Décryptage Du Discours De Fin D’année Du Président Macky Sall

La grande énigme de la communication, c’est qu’elle cache plus qu’elle ne révèle, du moins à ceux qui ne savent comprendre les messages que par les mots. Au-delà des mots, le sens se cache derrière des suggestions, des gestes, des regards et des tics. C’est ce qui fait que les chefs d’État font tout pour maîtriser leur image aussi bien dans les instants de discours que dans leur langage corporel de tous les jours.

1. La gestuelle

Ceux qui ont bien suivi Macky Sall lors de son Adresse à la nation, ont certainement dû être frappés par la redondance de sa gestuelle tout au long de son discours : la mimique est restée la même malgré la diversité des thèmes abordés et la différence de leur importance. On aurait coupé le son, et l’image serait d’une monotonie tellement stérile, qu’on aurait l’impression que le Président répétait sans cesse les mêmes phrases. Les spécialistes de la communication  non verbale estiment que seul 7% de la communication passe par les mots. 93% de la communication passerait donc par les canaux de la communication non verbale : le timbre vocal, le débit, les variations de la voix, la gesticulation, le regard, etc. sont des signes tout aussi éloquents que les mots.

La monotonie de la gestuelle du Président révèle au moins une chose : la recherche de la perfection dans l’image (la forme) montre que le fond était très peu convaincant et que le locuteur manquait d’assurance. Comparée à la gestuelle de Macron, celle de Macky ne dégage aucune vie : elle est trop stéréotypée parce qu’elle cherche à cacher un vide et une anxiété. Un chef d’État ne peut pas parler de façon si froide sans susciter le désespoir et l’inquiétude auprès du public.

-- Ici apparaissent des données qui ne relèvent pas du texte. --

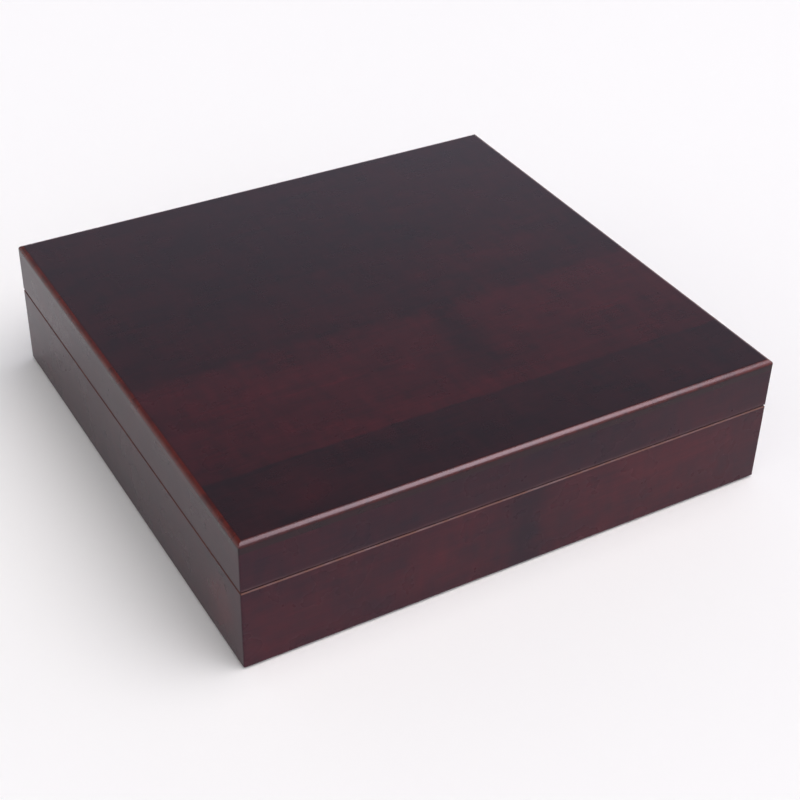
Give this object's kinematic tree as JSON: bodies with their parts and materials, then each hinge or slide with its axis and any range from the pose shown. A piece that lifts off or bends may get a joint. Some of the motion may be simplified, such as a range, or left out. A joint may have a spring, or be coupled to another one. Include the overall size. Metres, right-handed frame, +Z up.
{
  "type": "hinged wooden display case",
  "caption": "Shallow square dark wooden case with a hinged lid, rounded top edges, a fine parting line and a padded lining, for showing and keeping a folded cloth or medals.",
  "frame": {"origin": "middle of the case's outline on the surface it stands on", "axes": "+X to the right along the front, +Y from the front to the hinged back, +Z up"},
  "size_m": [0.305, 0.2931, 0.077],
  "materials": {
    "rosewood": "dark reddish brown stain under satin lacquer",
    "plywood": "plain sanded plywood",
    "spline_wood": "plain sawn hardwood",
    "brass": "polished and lacquered",
    "nickel_plate": "bright nickel plate",
    "velvet": "short black velvet pile",
    "satin": "champagne satin weave",
    "felt": "thin black wool felt"
  },
  "bodies": {
    "tray": {"base_back_liner": "velvet", "base_back_wall": "rosewood", "base_bottom_panel": "plywood", "base_corner_splines": "spline_wood", "base_felt_sheet": "felt", "base_floor_pad": "velvet", "base_front_liner": "velvet", "base_front_wall": "rosewood", "base_left_liner": "velvet", "base_left_wall": "rosewood", "base_magnets": "nickel_plate", "base_right_liner": "velvet", "base_right_wall": "rosewood", "hinge_base_screws": "brass", "hinge_left_base_leaf": "brass", "hinge_left_pin": "brass", "hinge_right_base_leaf": "brass", "hinge_right_pin": "brass"},
    "lid": {"hinge_left_lid_leaf": "brass", "hinge_lid_screws": "brass", "hinge_right_lid_leaf": "brass", "lid_back_liner": "satin", "lid_back_wall": "rosewood", "lid_corner_splines": "spline_wood", "lid_front_liner": "satin", "lid_front_wall": "rosewood", "lid_left_liner": "satin", "lid_left_wall": "rosewood", "lid_lining_pad": "satin", "lid_magnets": "nickel_plate", "lid_right_liner": "satin", "lid_right_wall": "rosewood", "lid_top_panel": "rosewood"}
  },
  "joints": [
    {"name": "lid_hinge", "type": "hinge", "parent": "tray", "child": "lid", "pos_m": [0, 0.1451, 0.048], "axis": [-1, 0, 0], "range_deg": [0, 100]}
  ]
}
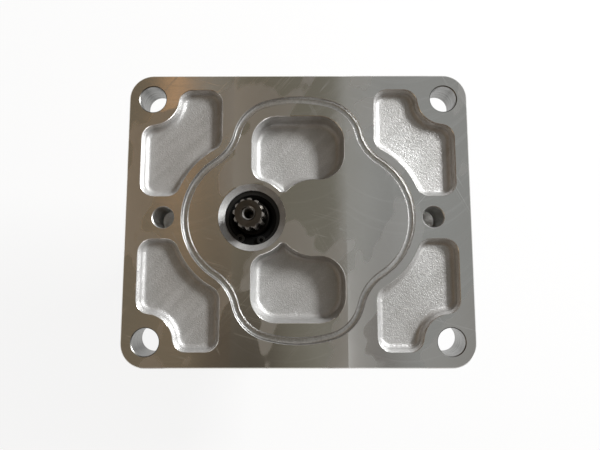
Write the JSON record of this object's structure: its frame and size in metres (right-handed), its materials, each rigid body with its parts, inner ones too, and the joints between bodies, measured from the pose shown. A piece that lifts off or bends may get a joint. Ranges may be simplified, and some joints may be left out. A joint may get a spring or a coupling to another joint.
{
  "type": "hydraulic gear pump",
  "caption": "External gear pump on a rectangular cast flange with cored pockets, a contoured face seal groove and a short splined drive shaft.",
  "frame": {"origin": "centre of the four flange bolts on the machined mounting face", "axes": "+Z out of the mounting face towards the driving machine, +X along the flange's long side, with the drive shaft on the -X side"},
  "size_m": [0.2, 0.17, 0.1511],
  "materials": {
    "cast_aluminium_flange": "machined face over shot-blasted casting",
    "cast_aluminium": "as cast",
    "extruded_aluminium": "extruded, fine draw lines",
    "block_aluminium": "machined",
    "shaft_steel": "case hardened and ground",
    "seal_rubber": "moulded",
    "backup_plastic": "moulded",
    "pressed_steel": "drawn",
    "spring_steel": "bright wire",
    "black_spring_steel": "phosphated and oiled",
    "zinc_plated_steel": "zinc plated",
    "bush_bronze": "bronze-lined plain bush"
  },
  "bodies": {
    "housing": {"front_cover": "cast_aluminium_flange", "pump_body": "extruded_aluminium", "rear_cover": "cast_aluminium", "front_bearing_block": "block_aluminium", "rear_bearing_block": "block_aluminium", "front_drive_bush": "bush_bronze", "front_driven_bush": "bush_bronze", "rear_drive_bush": "bush_bronze", "rear_driven_bush": "bush_bronze", "front_axial_seal": "seal_rubber", "rear_axial_seal": "seal_rubber", "front_backup_strip": "backup_plastic", "rear_backup_strip": "backup_plastic", "front_body_seal": "seal_rubber", "rear_body_seal": "seal_rubber", "shaft_seal": "seal_rubber", "seal_case": "pressed_steel", "garter_spring": "spring_steel", "seal_circlip": "black_spring_steel", "front_alignment_sleeves": "pressed_steel", "rear_alignment_sleeves": "pressed_steel", "body_bolts": "zinc_plated_steel", "bolt_washers": "zinc_plated_steel"},
    "drive_shaft": {"drive_gear_shaft": "shaft_steel"},
    "driven_shaft": {"driven_gear_shaft": "shaft_steel"}
  },
  "joints": [
    {"name": "drive_spin", "type": "hinge", "parent": "housing", "child": "drive_shaft", "pos_m": [-0.0266, 0, 0], "axis": [0, 0, 1], "continuous": true},
    {"name": "driven_spin", "type": "hinge", "parent": "housing", "child": "driven_shaft", "pos_m": [0.0094, 0, 0], "axis": [0, 0, 1], "continuous": true}
  ],
  "couplings": [
    {"joint": "driven_spin", "follows": "drive_spin", "ratio": -1}
  ]
}
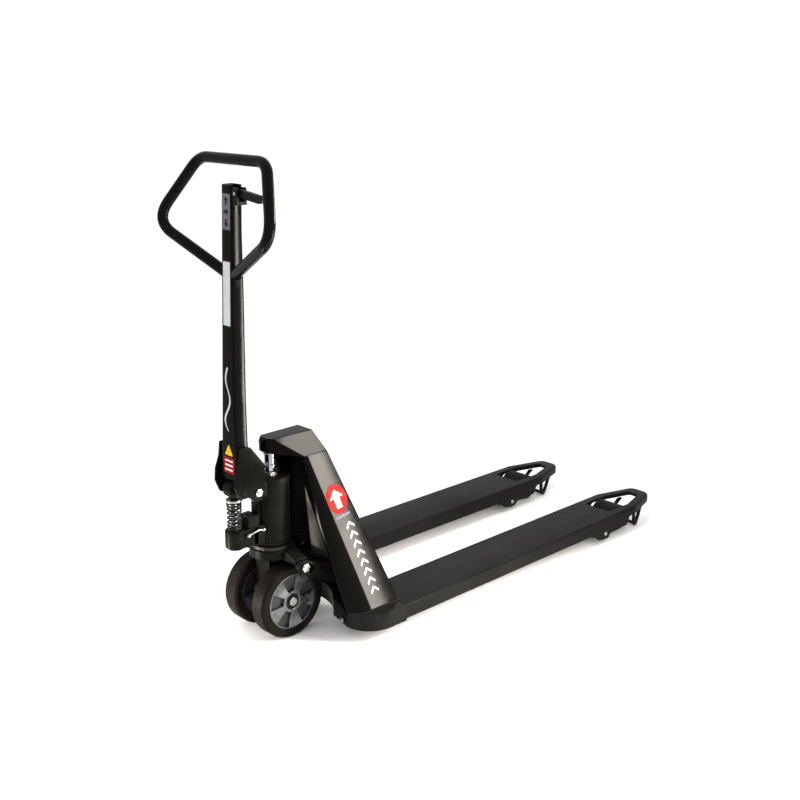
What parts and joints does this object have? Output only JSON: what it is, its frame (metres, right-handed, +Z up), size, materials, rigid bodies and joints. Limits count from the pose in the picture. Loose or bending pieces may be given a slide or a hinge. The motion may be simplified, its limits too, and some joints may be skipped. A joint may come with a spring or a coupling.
{
  "type": "hand pallet truck",
  "caption": "Hydraulic hand pallet truck: two forks on an A-frame, tandem steering wheels, a pump worked by a tiller with a hand loop, and load wheels that swing down.",
  "frame": {"origin": "on the floor under the middle of the bounding box", "axes": "+X towards the fork tips, +Y to the truck's left, +Z up"},
  "size_m": [1.5312, 0.54, 1.2376],
  "materials": {
    "satin_black_paint": "satin",
    "gloss_black_paint": "gloss",
    "loop_coating": "satin",
    "casting": "satin",
    "zinc_plate": "satin",
    "spring_steel": "satin",
    "bright_steel": "satin",
    "chrome_plate": "gloss",
    "hub_aluminium": "satin",
    "wheel_tyre": "matte",
    "black_plastic": "satin"
  },
  "bodies": {
    "pump_unit": {"pump_base": "casting", "pump_reservoir": "casting", "gland_nut": "zinc_plate", "filler_plug": "zinc_plate", "steer_axle": "bright_steel", "tiller_mount": "casting", "tiller_pivot_pin": "zinc_plate"},
    "ram": {"lift_ram": "chrome_plate"},
    "chassis": {"fork_left": "satin_black_paint", "fork_right": "satin_black_paint", "entry_skid_left": "satin_black_paint", "entry_skid_right": "satin_black_paint", "leg_left": "gloss_black_paint", "leg_right": "gloss_black_paint", "wheel_frame_shaft_left": "zinc_plate", "wheel_frame_shaft_right": "zinc_plate", "base": "satin_black_paint", "front_plate": "gloss_black_paint", "head_hood": "gloss_black_paint", "ram_seat": "bright_steel", "rocker_shaft": "bright_steel"},
    "collar": {"thrust_collar": "casting", "thrust_bearing": "bright_steel", "trunnion_pin_left": "zinc_plate", "trunnion_pin_right": "zinc_plate"},
    "rocker": {"rocker": "satin_black_paint"},
    "tiller": {"tiller_tube": "gloss_black_paint", "tiller_bracket_left": "gloss_black_paint", "tiller_bracket_right": "gloss_black_paint", "tiller_roller": "bright_steel", "roller_pin": "zinc_plate", "handle_loop": "loop_coating", "lever_bracket": "black_plastic", "lever_pin": "zinc_plate"},
    "control_lever": {"control_lever": "black_plastic"},
    "control_rod": {"control_rod": "bright_steel"},
    "valve_arm": {"valve_arm": "zinc_plate"},
    "plunger": {"plunger": "chrome_plate", "spring_cap": "zinc_plate", "pump_spring": "spring_steel"},
    "steer_wheel_left": {"steer_hub_left": "hub_aluminium", "steer_tyre_left": "wheel_tyre", "outer_bearing_left": "bright_steel", "inner_bearing_left": "bright_steel"},
    "push_rod_left": {"push_rod_left": "satin_black_paint"},
    "wheel_frame_left": {"wheel_frame_left": "satin_black_paint", "load_axle_left": "zinc_plate", "push_pin_left": "zinc_plate"},
    "load_wheel_left": {"load_wheel_core_left": "bright_steel", "load_wheel_tyre_left": "wheel_tyre"},
    "steer_wheel_right": {"steer_hub_right": "hub_aluminium", "steer_tyre_right": "wheel_tyre", "outer_bearing_right": "bright_steel", "inner_bearing_right": "bright_steel"},
    "push_rod_right": {"push_rod_right": "satin_black_paint"},
    "wheel_frame_right": {"wheel_frame_right": "satin_black_paint", "load_axle_right": "zinc_plate", "push_pin_right": "zinc_plate"},
    "load_wheel_right": {"load_wheel_core_right": "bright_steel", "load_wheel_tyre_right": "wheel_tyre"}
  },
  "joints": [
    {"name": "lift", "type": "slide", "parent": "pump_unit", "child": "ram", "axis": [0, 0, 1], "range_m": [0, 0.115]},
    {"name": "steer", "type": "hinge", "parent": "ram", "child": "chassis", "pos_m": [-0.6105, 0, 0.5], "axis": [0, 0, 1], "range_deg": [-75, 75]},
    {"name": "collar_turn", "type": "hinge", "parent": "pump_unit", "child": "collar", "pos_m": [-0.6105, 0, 0.225], "axis": [0, 0, 1], "range_deg": [-75, 75]},
    {"name": "rocker_turn", "type": "hinge", "parent": "chassis", "child": "rocker", "pos_m": [-0.4345, 0, 0.12], "axis": [0, -1, 0], "range_deg": [0, 37]},
    {"name": "tiller_swing", "type": "hinge", "parent": "pump_unit", "child": "tiller", "pos_m": [-0.6805, 0, 0.408], "axis": [0, -1, 0], "range_deg": [0, 60], "stiffness_Nm_per_rad": 40, "springref_deg": -20.05},
    {"name": "plunger_stroke", "type": "slide", "parent": "pump_unit", "child": "plunger", "axis": [0, 0, -1], "range_m": [0, 0.0435], "deforming": ["pump_spring"]},
    {"name": "lever_squeeze", "type": "hinge", "parent": "tiller", "child": "control_lever", "pos_m": [-0.6945, -0.032, 1.149], "axis": [-1, 0, 0], "range_deg": [0, 25], "stiffness_Nm_per_rad": 2, "springref_deg": -17.19},
    {"name": "rod_travel", "type": "slide", "parent": "tiller", "child": "control_rod", "axis": [-0.0316, 0, -0.9995], "range_m": [0, 0.01]},
    {"name": "valve_turn", "type": "hinge", "parent": "pump_unit", "child": "valve_arm", "pos_m": [-0.6605, -0.033, 0.3], "axis": [0, -1, 0], "range_deg": [0, 13]},
    {"name": "steer_wheel_spin_left", "type": "hinge", "parent": "pump_unit", "child": "steer_wheel_left", "pos_m": [-0.6105, 0.058, 0.1], "axis": [0, 1, 0], "continuous": true},
    {"name": "push_rod_turn_left", "type": "hinge", "parent": "rocker", "child": "push_rod_left", "pos_m": [-0.4518, 0.1925, 0.0678], "axis": [0, -1, 0], "range_deg": [-37, 0]},
    {"name": "wheel_frame_turn_left", "type": "hinge", "parent": "chassis", "child": "wheel_frame_left", "pos_m": [0.4825, 0.1925, 0.03], "axis": [0, 1, 0], "range_deg": [0, 68]},
    {"name": "load_wheel_spin_left", "type": "hinge", "parent": "wheel_frame_left", "child": "load_wheel_left", "pos_m": [0.5995, 0.1925, 0.041], "axis": [0, 1, 0], "continuous": true},
    {"name": "steer_wheel_spin_right", "type": "hinge", "parent": "pump_unit", "child": "steer_wheel_right", "pos_m": [-0.6105, -0.058, 0.1], "axis": [0, 1, 0], "continuous": true},
    {"name": "push_rod_turn_right", "type": "hinge", "parent": "rocker", "child": "push_rod_right", "pos_m": [-0.4518, -0.1925, 0.0678], "axis": [0, -1, 0], "range_deg": [-37, 0]},
    {"name": "wheel_frame_turn_right", "type": "hinge", "parent": "chassis", "child": "wheel_frame_right", "pos_m": [0.4825, -0.1925, 0.03], "axis": [0, 1, 0], "range_deg": [0, 68]},
    {"name": "load_wheel_spin_right", "type": "hinge", "parent": "wheel_frame_right", "child": "load_wheel_right", "pos_m": [0.5995, -0.1925, 0.041], "axis": [0, 1, 0], "continuous": true}
  ],
  "couplings": [
    {"joint": "collar_turn", "follows": "steer", "ratio": 1},
    {"joint": "rocker_turn", "follows": "lift", "rad_per_m": 5.55},
    {"joint": "plunger_stroke", "follows": "tiller_swing", "m_per_rad": 0.0415},
    {"joint": "rod_travel", "follows": "lever_squeeze", "m_per_rad": 0.0224},
    {"joint": "valve_turn", "follows": "lever_squeeze", "ratio": 0.5},
    {"joint": "push_rod_turn_left", "follows": "lift", "rad_per_m": -5.55},
    {"joint": "wheel_frame_turn_left", "follows": "lift", "rad_per_m": 10.27},
    {"joint": "push_rod_turn_right", "follows": "lift", "rad_per_m": -5.55},
    {"joint": "wheel_frame_turn_right", "follows": "lift", "rad_per_m": 10.27}
  ]
}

Ce n’est pas en parodiant la sobriété qu’on va forcément donner l’image d’un sobre : la sobriété est une personnalité, ce n’est pas un simple slogan, encore moins un rôle à jouer.

2. Les mots

a) Sur l’économie

Nous pouvons nous réjouir cette année de ne pas avoir à supporter encore le fameux « je suis venu vous annoncer les progrès significatifs… ». Cette formule absurde montre que la communication du Président prend toujours le dessus sur la vraie gouvernance. La preuve est cette année, dans le fait d’évoquer l’exploitation prochaine des ressources naturelles pour booster le taux de croissance et le développement : « Nos performances seront encore meilleures quand l’exploitation prochaine des ressources pétrolières et gazières de notre pays viendra en appoint aux autres secteurs stratégiques pour amplifier la croissance et le développement ».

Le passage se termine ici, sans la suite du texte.